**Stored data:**
- - - -

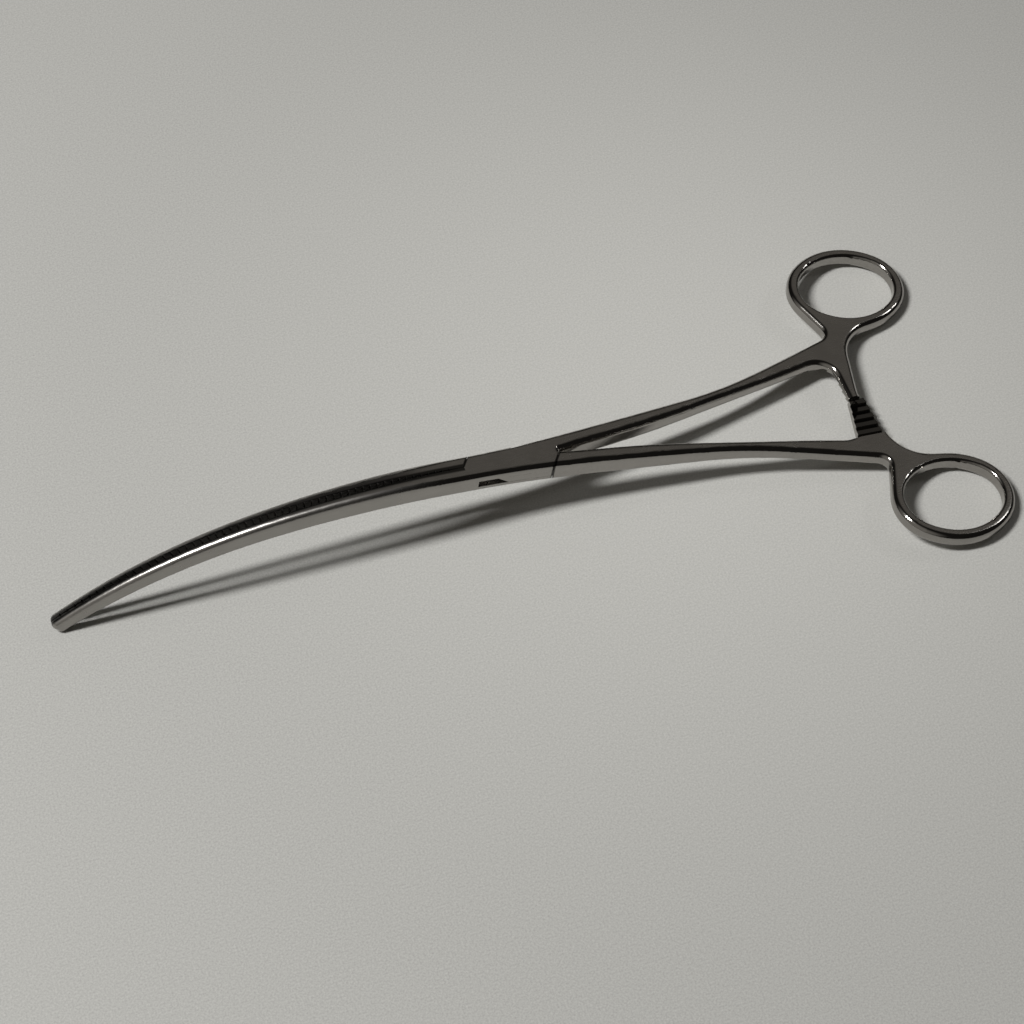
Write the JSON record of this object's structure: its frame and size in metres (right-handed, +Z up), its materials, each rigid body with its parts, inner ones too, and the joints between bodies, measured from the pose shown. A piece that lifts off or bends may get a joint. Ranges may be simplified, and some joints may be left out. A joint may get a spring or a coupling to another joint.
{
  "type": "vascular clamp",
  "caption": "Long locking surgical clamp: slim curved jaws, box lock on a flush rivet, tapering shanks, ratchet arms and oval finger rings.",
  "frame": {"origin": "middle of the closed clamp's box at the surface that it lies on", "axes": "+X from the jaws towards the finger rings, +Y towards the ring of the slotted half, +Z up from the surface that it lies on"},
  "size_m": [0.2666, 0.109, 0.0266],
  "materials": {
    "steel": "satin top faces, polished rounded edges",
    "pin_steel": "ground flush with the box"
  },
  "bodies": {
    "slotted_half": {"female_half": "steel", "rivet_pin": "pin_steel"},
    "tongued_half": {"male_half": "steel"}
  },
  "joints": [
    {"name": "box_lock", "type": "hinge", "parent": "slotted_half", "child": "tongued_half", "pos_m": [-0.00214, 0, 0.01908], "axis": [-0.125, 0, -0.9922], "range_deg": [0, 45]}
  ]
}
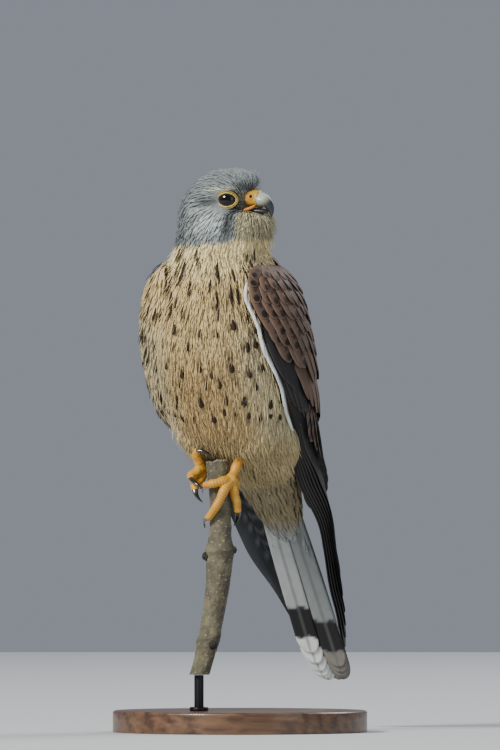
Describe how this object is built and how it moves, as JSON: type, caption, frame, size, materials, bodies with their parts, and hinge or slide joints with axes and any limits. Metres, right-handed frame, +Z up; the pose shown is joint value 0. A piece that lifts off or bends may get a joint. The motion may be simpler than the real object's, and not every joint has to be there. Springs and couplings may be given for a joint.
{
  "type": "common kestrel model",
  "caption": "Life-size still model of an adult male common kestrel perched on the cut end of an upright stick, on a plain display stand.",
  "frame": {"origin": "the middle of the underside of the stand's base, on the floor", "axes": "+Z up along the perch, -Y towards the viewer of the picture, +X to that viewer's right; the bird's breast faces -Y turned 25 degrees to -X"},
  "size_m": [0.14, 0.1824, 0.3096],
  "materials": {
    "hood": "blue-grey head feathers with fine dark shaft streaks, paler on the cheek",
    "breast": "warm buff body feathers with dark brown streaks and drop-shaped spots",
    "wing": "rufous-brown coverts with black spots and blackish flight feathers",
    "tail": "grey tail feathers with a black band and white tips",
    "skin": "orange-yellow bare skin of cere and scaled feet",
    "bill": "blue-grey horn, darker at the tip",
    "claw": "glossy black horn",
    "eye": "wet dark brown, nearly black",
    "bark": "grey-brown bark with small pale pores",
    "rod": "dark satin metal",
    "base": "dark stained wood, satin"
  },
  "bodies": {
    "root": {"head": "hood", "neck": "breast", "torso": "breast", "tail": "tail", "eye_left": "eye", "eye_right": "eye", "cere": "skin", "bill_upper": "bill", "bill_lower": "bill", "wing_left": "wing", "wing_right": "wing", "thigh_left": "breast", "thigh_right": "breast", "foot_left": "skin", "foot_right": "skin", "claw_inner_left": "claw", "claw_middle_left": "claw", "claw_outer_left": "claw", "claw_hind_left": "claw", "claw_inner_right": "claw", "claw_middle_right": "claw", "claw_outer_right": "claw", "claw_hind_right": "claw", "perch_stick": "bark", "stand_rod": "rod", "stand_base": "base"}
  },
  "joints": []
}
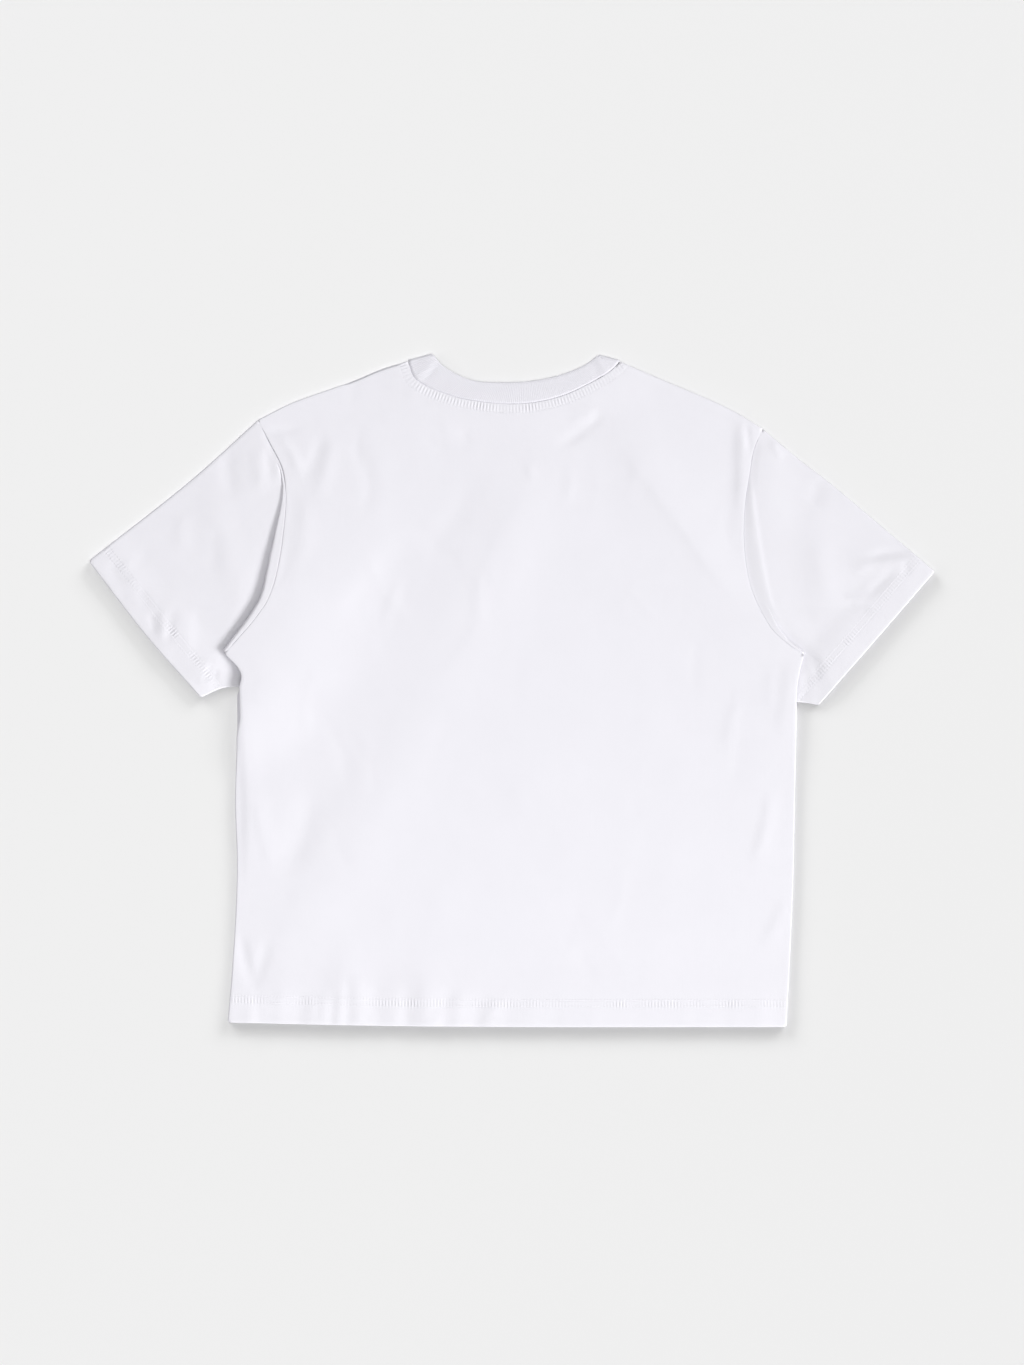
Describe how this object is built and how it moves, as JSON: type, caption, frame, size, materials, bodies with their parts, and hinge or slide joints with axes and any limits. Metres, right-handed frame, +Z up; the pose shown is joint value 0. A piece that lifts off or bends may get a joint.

- - - -

**Stated problem:** Extract the full listing above without altering anything.

**Right answer:**
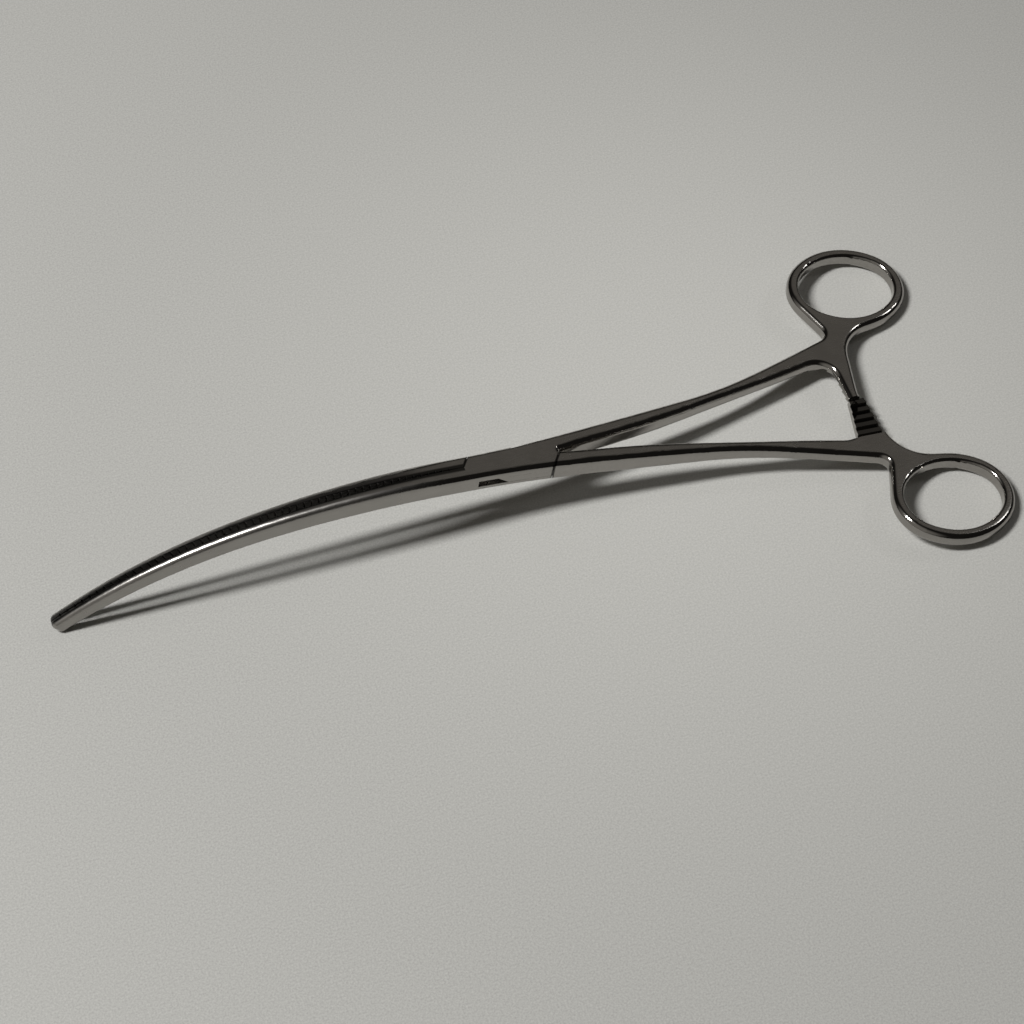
Write the JSON record of this object's structure: its frame and size in metres (right-handed, +Z up), its materials, each rigid body with its parts, inner ones too, and the joints between bodies, measured from the pose shown. A piece that lifts off or bends may get a joint. Ranges may be simplified, and some joints may be left out. A joint may get a spring or a coupling to another joint.
{
  "type": "vascular clamp",
  "caption": "Long locking surgical clamp: slim curved jaws, box lock on a flush rivet, tapering shanks, ratchet arms and oval finger rings.",
  "frame": {"origin": "middle of the closed clamp's box at the surface that it lies on", "axes": "+X from the jaws towards the finger rings, +Y towards the ring of the slotted half, +Z up from the surface that it lies on"},
  "size_m": [0.2666, 0.109, 0.0266],
  "materials": {
    "steel": "satin top faces, polished rounded edges",
    "pin_steel": "ground flush with the box"
  },
  "bodies": {
    "slotted_half": {"female_half": "steel", "rivet_pin": "pin_steel"},
    "tongued_half": {"male_half": "steel"}
  },
  "joints": [
    {"name": "box_lock", "type": "hinge", "parent": "slotted_half", "child": "tongued_half", "pos_m": [-0.00214, 0, 0.01908], "axis": [-0.125, 0, -0.9922], "range_deg": [0, 45]}
  ]
}
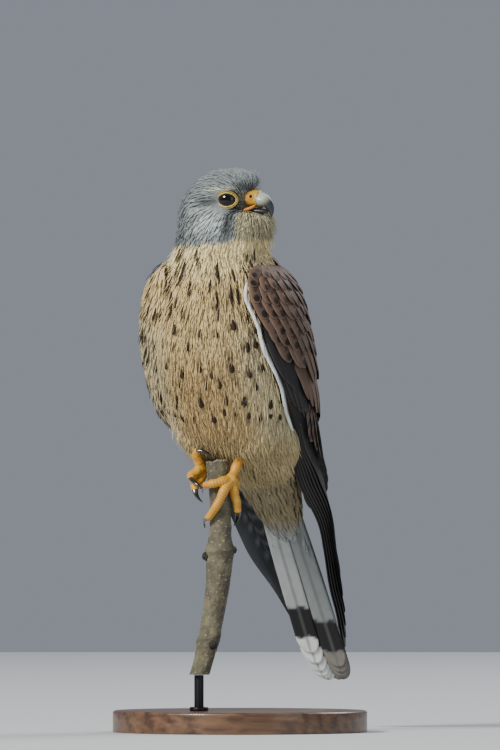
Describe how this object is built and how it moves, as JSON: type, caption, frame, size, materials, bodies with their parts, and hinge or slide joints with axes and any limits. Metres, right-handed frame, +Z up; the pose shown is joint value 0. A piece that lifts off or bends may get a joint. The motion may be simpler than the real object's, and not every joint has to be there. Springs and couplings may be given for a joint.
{
  "type": "common kestrel model",
  "caption": "Life-size still model of an adult male common kestrel perched on the cut end of an upright stick, on a plain display stand.",
  "frame": {"origin": "the middle of the underside of the stand's base, on the floor", "axes": "+Z up along the perch, -Y towards the viewer of the picture, +X to that viewer's right; the bird's breast faces -Y turned 25 degrees to -X"},
  "size_m": [0.14, 0.1824, 0.3096],
  "materials": {
    "hood": "blue-grey head feathers with fine dark shaft streaks, paler on the cheek",
    "breast": "warm buff body feathers with dark brown streaks and drop-shaped spots",
    "wing": "rufous-brown coverts with black spots and blackish flight feathers",
    "tail": "grey tail feathers with a black band and white tips",
    "skin": "orange-yellow bare skin of cere and scaled feet",
    "bill": "blue-grey horn, darker at the tip",
    "claw": "glossy black horn",
    "eye": "wet dark brown, nearly black",
    "bark": "grey-brown bark with small pale pores",
    "rod": "dark satin metal",
    "base": "dark stained wood, satin"
  },
  "bodies": {
    "root": {"head": "hood", "neck": "breast", "torso": "breast", "tail": "tail", "eye_left": "eye", "eye_right": "eye", "cere": "skin", "bill_upper": "bill", "bill_lower": "bill", "wing_left": "wing", "wing_right": "wing", "thigh_left": "breast", "thigh_right": "breast", "foot_left": "skin", "foot_right": "skin", "claw_inner_left": "claw", "claw_middle_left": "claw", "claw_outer_left": "claw", "claw_hind_left": "claw", "claw_inner_right": "claw", "claw_middle_right": "claw", "claw_outer_right": "claw", "claw_hind_right": "claw", "perch_stick": "bark", "stand_rod": "rod", "stand_base": "base"}
  },
  "joints": []
}
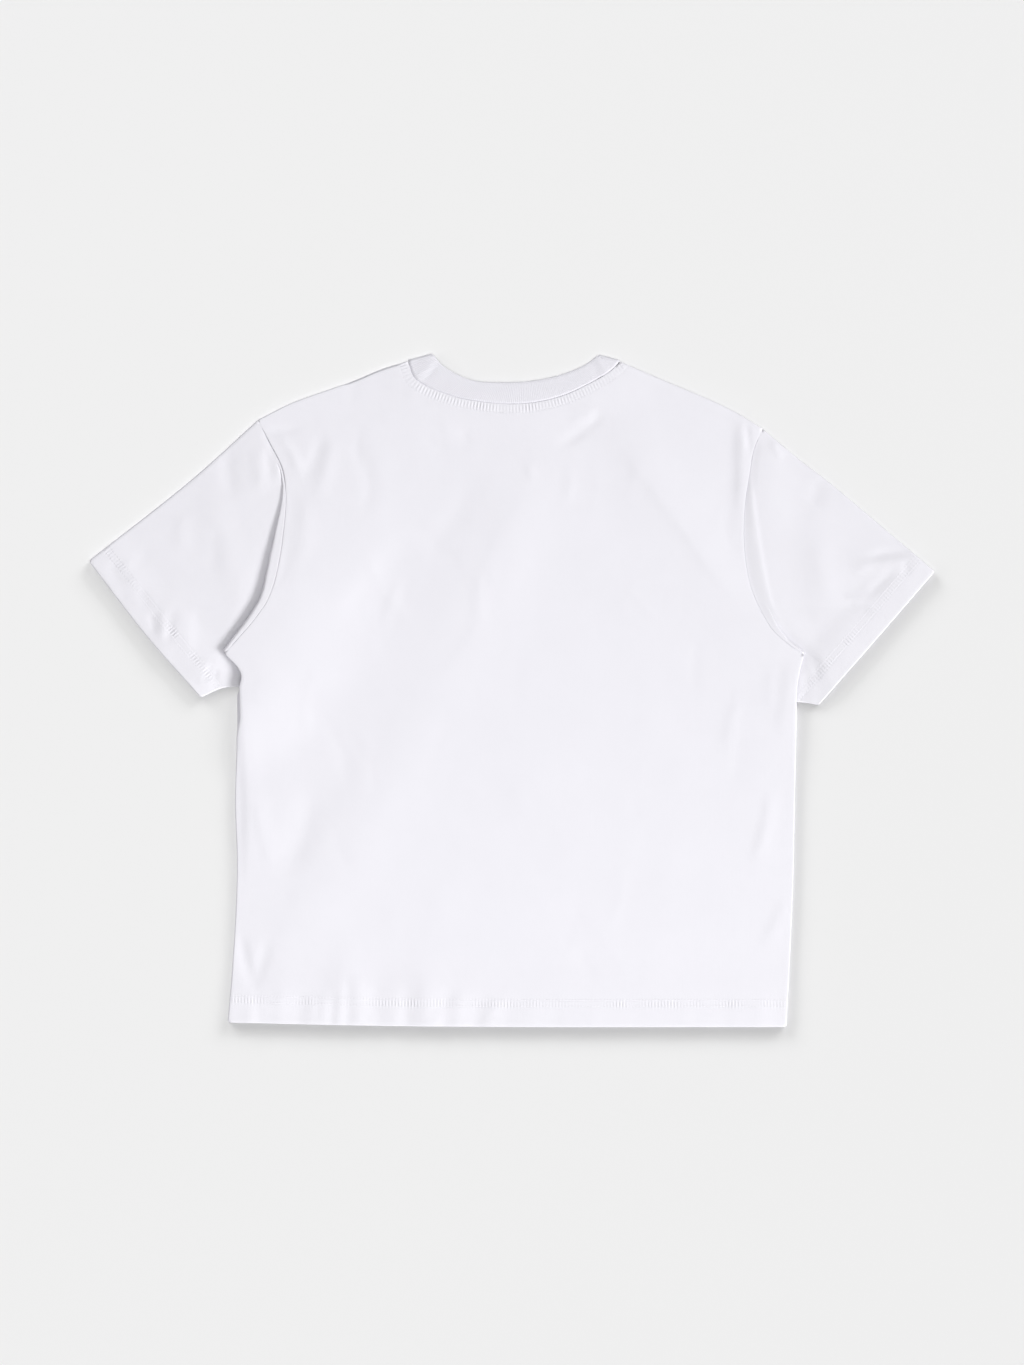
Describe how this object is built and how it moves, as JSON: type, caption, frame, size, materials, bodies with their parts, and hinge or slide joints with axes and any limits. Metres, right-handed frame, +Z up; the pose shown is joint value 0. A piece that lifts off or bends may get a joint.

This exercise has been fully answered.